In this connection there was evidence from which the jury could find that the truck had remained on the sidewalk for more than forty-five minutes, whereas it took only about twenty minutes to unload. The coal was being carried into the house in sacks by a helper. It was not necessary, or so the jury could find, for the truck to remain on the sidewalk after the coal had been dumped. If the truck was left parked so as to block the sidewalk for an unreasonable time beyond the necessities of the case, the protection afforded by the Administrative Code would have been eliminated. In such ease there would be ground for liability (Mullen v. Fayette, 274 App. Div. 527, affd. 300 N. Y. 501). While the Mullen case involved a statute against parking on the sidewalk, it would seem that such parking of a truck across a sidewalk beyond the period permitted by the ordinance would be some evidence of negligence, if it was the proximate cause of injury.

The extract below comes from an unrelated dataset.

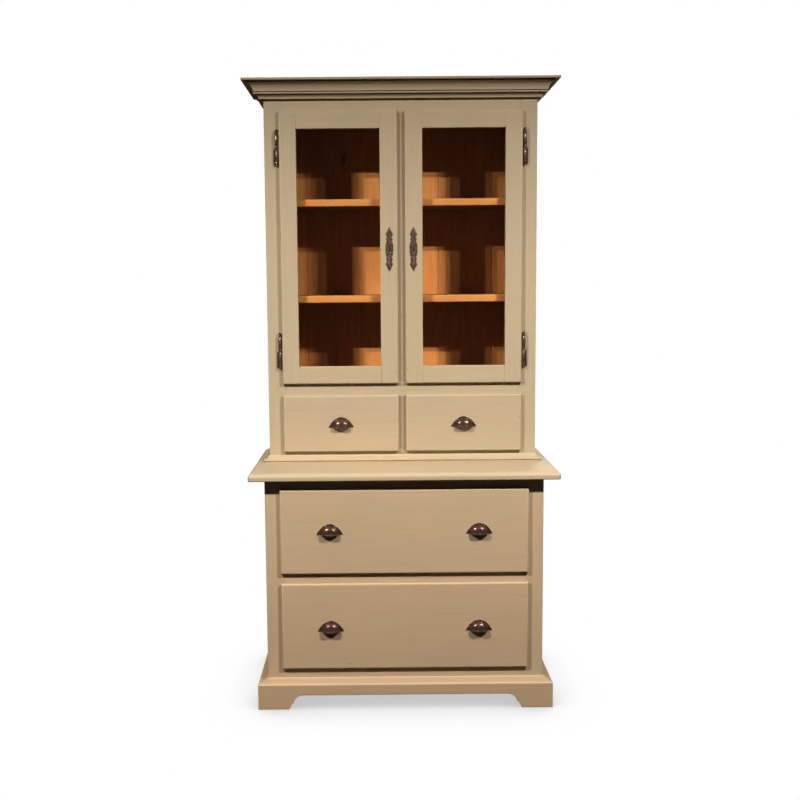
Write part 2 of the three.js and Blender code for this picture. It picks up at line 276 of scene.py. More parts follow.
def rectangles(extent: Extent, y: np.ndarray, insets: Sequence[np.ndarray]) -> np.ndarray:
    """A rectangle at each Y, drawn in from the sides of a box.

    Its corners are x_low + left or x_high - right, and z_low + bottom or z_high - top.

    Args:
        extent: The box.
        y: The Y of each rectangle.
        insets: How far the left, right, bottom and top are drawn in, at each Y.

    Returns:
        An array of rectangle, corner and coordinate.
    """
    left, right, bottom, top = insets
    x = grid(extent.low[0] + left, extent.high[0] - right)[:, [0, 1, 1, 0]]
    z = grid(extent.low[2] + bottom, extent.high[2] - top)[:, [0, 0, 1, 1]]
    return grid(x, y[:, None], z)


def stack(
    extent: Extent,
    depths: np.ndarray,
    insets: Sequence[np.ndarray],
    wear: Union[np.ndarray, float],
    tone: float = 0.5,
) -> Shell:
    """A block made of rectangles, one at each depth, each drawn in by its own insets.

    Args:
        extent: The block's outer box; its low Y is the front.
        depths: The distances from the front.
        insets: How far the left, right, bottom and top are drawn in, at each depth.
        wear: The wear at each depth.
        tone: The block's tone.

    Returns:
        The closed block.
    """
    spread = np.concatenate([[0.0], np.broadcast_to(np.asarray(wear, float), len(depths))])
    # A ring on the face, a short way in from its arrises, keeps their wear off the middle.
    depths = np.concatenate([depths[:1], depths])
    insets = [np.concatenate([inset[:1] + FACE_MARGIN, inset]) for inset in insets]
    rings = rectangles(extent, extent.low[1] + depths, insets)
    return Shell.loft(rings, np.repeat(spread[:, None], 4, 1), tone)


def eased_board(extent: Extent, ease: float, tone: float = 0.5) -> Shell:
    """A board with its front and back arrises eased by a small flat.

    Args:
        extent: The board's box.
        ease: The width of the eased arris.
        tone: The board's tone.

    Returns:
        The closed board.
    """
    depth = extent.size[1]
    depths = np.array([0.0, ease, depth - ease, depth])
    inset = np.array([ease, 0.0, 0.0, ease])
    return stack(extent, depths, [inset] * 4, np.array([1.0, 0.4, 0.4, 1.0]), tone)


def carried_round(
    profile: np.ndarray, half_width: float, face: float, back: float, corner: float
) -> np.ndarray:
    """A profile of projection and height, carried round the front and both sides.

    The path is the carcass outline pushed out by the projection. Each front corner is an arc
    whose radius shrinks by as much as the point lies inside the outermost one.

    Args:
        profile: Rows of projection and height.
        half_width: Half the carcass width.
        face: The carcass front's Y.
        back: The Y where the moulding ends.
        corner: The corner's radius at the outermost point.

    Returns:
        An array of profile point, station on the path, and coordinate.
    """
    out, height = profile[:, :1], profile[:, 1:]
    radius = np.maximum(corner - (out.max() - out), 0.2 * MM)
    turn = np.radians(np.linspace(0.0, 90.0, 7))[None, :]
    x = np.hstack([half_width + out, half_width + out - radius * (1 - np.cos(turn))])
    y = np.hstack([np.full(out.shape, back), face - out + radius * (1 - np.sin(turn))])
    return grid(np.hstack([-x, x[:, ::-1]]), np.hstack([y, y[:, ::-1]]), height)


def turned(profile: np.ndarray, segments: int) -> Shell:
    """A profile of radius and height, turned about the Z axis.

    Args:
        profile: Rows of radius and height. Both ends are capped.
        segments: The number of steps round the axis.

    Returns:
        The closed turning.
    """
    angle = np.linspace(0, 2 * np.pi, segments, endpoint=False)
    radius = np.maximum(profile[:, :1], 0.02 * MM)
    return Shell.loft(grid(radius * np.cos(angle), radius * np.sin(angle), profile[:, 1:]))


def screw_head(radius: float, height: float, slot: float) -> Shell:
    """A slotted round screw head: two half domes on a disc, with a gap between them.

    Each half is a stack of D shapes. At share t of the height the radius is R times the
    square root of 1 - 0.75 t squared, and the flat of the D stays half a slot from the middle.

    Args:
        radius: The head's radius.
        height: The head's height.
        slot: The slot's width.

    Returns:
        The head, standing on Y = 0 and pointing to the front.
    """
    share = np.linspace(0.0, 1.0, 5)[:, None]
    reach = radius * np.sqrt(1 - 0.75 * share**2)
    angle = np.arccos(np.clip(slot / 2 / reach, 0, 1)) * np.linspace(-1, 1, 11)[None, :]
    z = 0.35 * height + 0.65 * height * share
    half = Shell.loft(grid(reach * np.cos(angle), reach * np.sin(angle), z))
    disc = turned(chain([radius, 0], [radius, 0.35 * height]), 16)
    return Shell.together([half, half.mirrored(), disc]).facing_front()


# ---------------------------------------------------------------- materials


def operator(operation: str, swapped: bool = False) -> Callable[..., "Value"]:
    """Writes a method of Value that adds a Math node.

    Args:
        operation: The node's operation.
        swapped: Whether the value stands after the other term, as in 1 - mask.

    Returns:
        The method.
    """

    def method(value: "Value", *other: object) -> "Value":
        terms = (*other, value) if swapped else (value, *other)
        return value.net.node("ShaderNodeMath", {"operation": operation}, dict(enumerate(terms)))

    return method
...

In returning the issue of the truck owner’s negligence for trial, we wish to point out that before this defendant may be held liable, the jury will be required to find on satisfactory evidence that the infant plaintiff was attempting to walk north on the westerly sidewalk from a point south of the truck to a point north thereof and was prevented from doing so by the presence of the truck, which compelled her to walk in the roadway, and that this was a proximate cause of the accident. The jury will also be required to find from the evidence that the truck remained across the sidewalk for more than a sufficient time to permit its unloading and a reasonable time thereafter within which it might be moved back onto the roadway and that such delay, if it occurred, was a proximate cause of the accident. Negligence can only be found if both these elements are present so as to indicate lack of due care on the part of the truck driver.

The judgment appealed from should be reversed and a new trial ordered, with costs to appellants to abide the event.

Peek, P. J., Callahan, Breitel and Botein, JJ., concur; Cohn, J., dissents and votes to affirm upon the ground that the trial court correctly ruled that the parking of defendant’s truck bore no causal relationship to the accident which resulted in the injuries sustained by the infant plaintiff.

Judgment reversed and a new trial ordered, with costs to the appellants to abide the event.